India is poised on the brink of interesting times. No one need any longer fear scandals over lavish bungalows on encroached military land that a percipient member of the constituent assembly, K.T. Shah, anticipated when he proposed “a pension, or retirement allowance” so that the president would “be free from temptation, from want, and from penury”. But we can expect a new and invigorating vitality. It’s impossible to think of Rashtrapati Bhavan not being a centre of political activity as long as a president worth the name occupies it. King George VI’s offer (mentioned in my last column) to become “president of the Indian republic” might have provided a respite from politics.
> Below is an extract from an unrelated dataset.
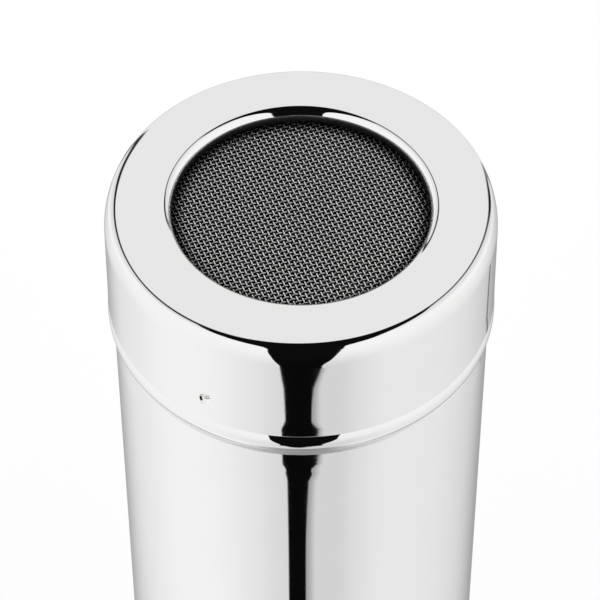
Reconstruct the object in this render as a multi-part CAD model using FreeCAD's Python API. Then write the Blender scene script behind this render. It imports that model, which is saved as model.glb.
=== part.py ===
import FreeCAD, Part

import math
import os

# Restaurant spice shaker: a drawn steel cup, a twist-on lid and a woven sieve insert.
# Lengths are in millimetres and angles in degrees. The origin is the middle of the
# base, +Z points up, and the front of the shaker faces -Y.

# Overall
shaker_height = 120.0
lid_radius = 35.0
sheet = 0.5
running_gap = 0.3
overrun = 5.0

# Lid: flat top with a rolled opening, three bends round its edge and a flared skirt
opening_share = 0.657
opening_roll_radius = 1.65
opening_flange_depth = 2.7
edge_radius = 3.0
edge_turn = 20.0
shoulder_radius = 1.0
shoulder_turn = 45.0
skirt_radius = 8.5
skirt_flare_turn = 0.5

# Lid hem: a fine groove, then a crowned band that closes in on the cup
groove_drop = 22.15
groove_height = 0.3
groove_depth = 0.2
crown_radius = 5.5
crown_lean_turn = 20.0
crown_close_turn = 27.0

# Pips punched into the skirt, which run in the channels of the cup's neck
pip_count = 3
pip_above_groove = 5.45
pip_mouth_radius = 1.33
pip_depth = 1.6
pip_tip_radius = 0.55
front_pip_turn = -28.2
twist_angle = 30.0

# Cup: straight wall, then a slight taper up to the ledge under the lid
cup_inset = 0.7
ledge_gap = 1.45
ledge_width = 0.8
ledge_drop = 0.1
taper_height = 5.4
taper_step = 0.05

# Base of the cup: a standing ring round a raised floor
base_edge_radius = 3.2
standing_ring_width = 2.0
floor_rise = 1.2
floor_rise_turn = 50.0

# Sieve insert: woven cloth on a ribbed ring that sits on the cup's rim
wire_diameter = 0.28
wire_pitch = 0.85
wires_per_bar = 3
weave_turn = 22.5
rim_overhang = 0.1
cloth_lap_share = 0.42
rib_width_share = 0.6
rib_height = 0.9
rib_turn = 55.0

# Radii that follow
opening_radius = opening_share * lid_radius
cup_radius = lid_radius - cup_inset
neck_radius = cup_radius - ledge_width
pip_reach_radius = lid_radius - pip_depth - sheet
neck_inner_radius = neck_radius - sheet
cloth_radius = opening_radius + cloth_lap_share * (neck_inner_radius - opening_radius)

# Heights that follow
cloth_thickness = 2 * wire_diameter
cloth_top = shaker_height - opening_flange_depth
ring_top = cloth_top - cloth_thickness
rim_height = ring_top - sheet
pip_height = shaker_height - groove_drop + pip_above_groove

AXIS = FreeCAD.Vector(0, 0, 1)
OUTWARD = FreeCAD.Vector(1, 0, 0)
ORIGIN = FreeCAD.Vector(0, 0, 0)


# Bent sheet

def straight(length):
    """A straight run of sheet."""
    return "straight", length, 0


def bend(radius, turn):
    """A round bend on its outer radius; a positive turn, in degrees, goes to the left."""
    return "bend", radius, turn


def fold(turn):
    """A sharp bend; a positive turn, in degrees, goes to the left."""
    return "fold", 0, turn


def slope_run(rise, run):
    """A straight run that goes this far up and along."""
    return straight(math.hypot(rise, run))


def in_direction(heading, distance):
    """Step in the XZ plane with this heading from +X towards +Z."""
    angle = math.radians(heading)
    return FreeCAD.Vector(math.cos(angle), 0, math.sin(angle)) * distance


def bent_sheet(start_radius, start_height, heading, runs):
    """Sheet turned about the axis: the runs are its section's left side, seen along them."""
    point = FreeCAD.Vector(start_radius, 0, start_height)
    edges = []
    for kind, size, turn in runs:
        if kind == "straight":
            ahead = point + in_direction(heading, size)
            edges.append(Part.LineSegment(point, ahead).toShape())
            point = ahead
        if kind == "bend":
            side = math.copysign(90, turn)
            centre = point + in_direction(heading + side, size)
            middle = centre + in_direction(heading + turn / 2 - side, size)
            ahead = centre + in_direction(heading + turn - side, size)
            edges.append(Part.Arc(point, middle, ahead).toShape())
            point = ahead
        heading += turn
    path = Part.Wire(edges)
    section = path.makeOffset2D(-sheet, join=2, fill=True, openResult=True)
    corner = FreeCAD.Vector(0, 0, -overrun)
    height = shaker_height + 2 * overrun
    front = FreeCAD.Vector(0, -1, 0)
    half_plane = Part.makePlane(lid_radius + overrun, height, corner, front, OUTWARD)
    return section.common(half_plane).Faces[0].revolve(ORIGIN, AXIS, 360)


def turned(shape, angle):
    """A copy turned about the shaker's axis."""
    copy = shape.copy()
    copy.rotate(ORIGIN, AXIS, angle)
    return copy


def pip_directions():
    """Angle of each pip about the axis, from +X; the first is beside the shaker's front."""
    first = front_pip_turn - 90
    return [first + number * 360 / pip_count for number in range(pip_count)]


# Pip: a blunt cone that points at the axis

def pip_slope():
    """Angle between the pip's axis and its cone."""
    tip_drop = pip_depth - pip_tip_radius
    reach = math.hypot(tip_drop, pip_mouth_radius)
    return math.atan2(pip_mouth_radius, tip_drop) - math.asin(pip_tip_radius / reach)


def pip_width_at(drop, skin):
    """Radius of the pip's cone this far below the skirt, a skin outside its dent."""
    slope = pip_slope()
    return pip_mouth_radius + skin / math.cos(slope) - drop * math.tan(slope)


def pip_cone(start_drop, skin):
    """Pip at +X from this far below the skirt to its tip, a skin outside its dent."""
    tip_drop = pip_depth - pip_tip_radius
    tip_radius = pip_tip_radius + skin
    cone_end = tip_drop + tip_radius * math.sin(pip_slope())
    start = FreeCAD.Vector(lid_radius - start_drop, 0, pip_height)
    widths = pip_width_at(start_drop, skin), pip_width_at(cone_end, skin)
    cone = Part.makeCone(*widths, cone_end - start_drop, start, -OUTWARD)
    tip_centre = FreeCAD.Vector(lid_radius - tip_drop, 0, pip_height)
    return cone.fuse(Part.makeSphere(tip_radius, tip_centre))


# Lid shell

def edge_bends():
    """The bends from the flat top to the skirt."""
    skirt_turn = 90 - skirt_flare_turn - edge_turn - shoulder_turn
    return [
        bend(edge_radius, -edge_turn),
        bend(shoulder_radius, -shoulder_turn),
        bend(skirt_radius, -skirt_turn),
    ]


def edge_size():
    """Width and height of the bends from the flat top to the skirt."""
    size = FreeCAD.Vector(0, 0, 0)
    heading = 0
    for _, radius, turn in edge_bends():
        size += in_direction(heading - 90, radius) - in_direction(heading + turn - 90, radius)
        heading += turn
    return size.x, -size.z


def hem_height():
    """Height of the lid's lowest edge."""
    crown_turns = math.radians(crown_lean_turn), math.radians(crown_close_turn)
    crown_height = crown_radius * sum(math.sin(turn) for turn in crown_turns)
    return shaker_height - groove_drop - crown_height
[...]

But even if that impossible suggestion had been accepted, imagination boggles at what the local, presumably Indian, representatives of a distant head of state might have got up to.

For all that he is a dyed-in-the-wool Congressman in spite of having flirted with two other parties, Mukherjee can be expected to live up to the demand by another constituent assembly member, Tajamul Husain, that “the president must not be a mere tool in the hands of the majority party”. It will suffice if between the two extremes of Fakhruddin Ali Ahmed’s subservience and Zail Singh’s recalcitrance, the next incumbent insists on the British constitutional monarch’s right to be consulted, to encourage and to warn.